Joel Harrington is a historian of Europe, specializing in the Reformation and early modern Germany, with research interests in various aspects of social history. He has taught a variety of graduate and undergraduate courses at Vanderbilt University since his arrival, in 1989, including the history of Christian traditions, Reformation Europe, religion and the occult in early modern Europe, and early modern social history. From 2004-2011 he served as Vanderbilt’s first senior international officer (Associate Provost for Global Strategy), a full-time administrative position, and before that, from 2000-2004, he was Director of the Center for European Studies.

 

Harrington’s most recent book is The Faithful Executioner: Life and Death, Honor and Shame in the Turbulent Sixteenth Century (Farrar, Straus & Giroux, 2013).

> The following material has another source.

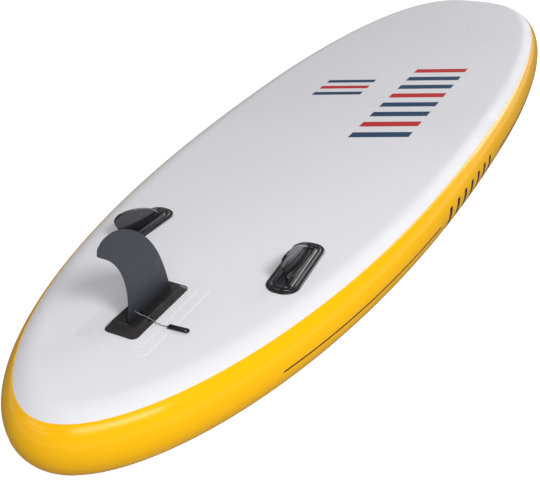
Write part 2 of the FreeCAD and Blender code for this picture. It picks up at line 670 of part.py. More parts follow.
def main():
    nodes = {}
    nodes.update(make_hull())
    nodes.update(make_threads())
    nodes.update(make_deck_pad())
    nodes.update(make_fin_box())
    nodes.update(make_centre_fin())
    nodes.update(make_key_and_cord())
    for side, name in ((-1, "left"), (1, "right")):
        base, blade = make_side_fin(side)
        nodes["side_fin_base_" + name] = base
        nodes["side_fin_" + name] = blade
    nodes.update(make_handle())
    nodes.update(make_valve())
    nodes.update(make_mast_foot())
    nodes.update(make_rings())

    os.makedirs("parts", exist_ok=True)
    for name, shape in nodes.items():
        if not shape.isValid():
            print("not valid:", name)
        shape.exportStep("parts/%s.step" % name)
    print(len(nodes), "nodes")


main()
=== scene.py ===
"""Looks of an inflatable windsurf board that lies deck down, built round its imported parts.

Metres. +Y points to the nose, +X to the board's right as it lies, +Z up, the ground at z = 0.
"""
import bmesh
import bpy
import json
import math
import numpy as np
from mathutils import Matrix, Vector


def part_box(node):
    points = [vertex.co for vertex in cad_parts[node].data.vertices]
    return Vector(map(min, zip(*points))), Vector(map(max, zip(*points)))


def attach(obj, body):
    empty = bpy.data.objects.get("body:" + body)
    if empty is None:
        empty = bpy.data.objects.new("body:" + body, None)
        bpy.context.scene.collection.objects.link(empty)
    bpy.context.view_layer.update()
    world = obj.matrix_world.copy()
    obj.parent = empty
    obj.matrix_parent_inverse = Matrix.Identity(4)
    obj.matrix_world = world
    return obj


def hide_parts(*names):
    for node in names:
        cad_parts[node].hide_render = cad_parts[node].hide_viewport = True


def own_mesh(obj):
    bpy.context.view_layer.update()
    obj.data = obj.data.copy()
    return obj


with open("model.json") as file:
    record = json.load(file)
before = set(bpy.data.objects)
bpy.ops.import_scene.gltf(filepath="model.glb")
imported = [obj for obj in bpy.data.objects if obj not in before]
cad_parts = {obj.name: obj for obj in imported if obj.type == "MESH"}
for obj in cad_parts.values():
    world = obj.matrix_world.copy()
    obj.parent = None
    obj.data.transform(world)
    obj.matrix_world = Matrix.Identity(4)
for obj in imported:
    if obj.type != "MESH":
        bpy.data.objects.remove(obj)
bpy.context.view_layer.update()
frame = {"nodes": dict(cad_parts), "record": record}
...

Previous publications include The Unwanted Child: The Fate of Foundlings, Orphans, and Juvenile Criminals in Early Modern Germany (Chicago, 2009), winner of the 2010 Roland H. Bainton Prize for History; Reordering Marriage and Society in Reformation Germany (Cambridge, 1995; paperback 2005), one of Choice’s Outstanding Academic Titles of 1996; and A Cloud of Witnesses: Readings in the History of Western Christianity (Houghton Mifflin, 2001). Projects currently underway include a study of the late medieval mystic Meister Eckhart and a comparison of the early modern prosecution of infanticide and witchcraft.

 

Harrington has been awarded fellowships from, among others, the Fulbright-Hayes Foundation, National Endowment for the Humanities, German Academic Exchange Service (DAAD), and the American Philosophical Society. He has lectured widely in North America and Europe and has been a visiting fellow at the Herzog August Bibliothek (Wolfenbüttel), Institut für Geschichte der Medizin (Universität Erlangen-Nürnberg), and Clare College (Cambridge), in addition to his American Academy residency.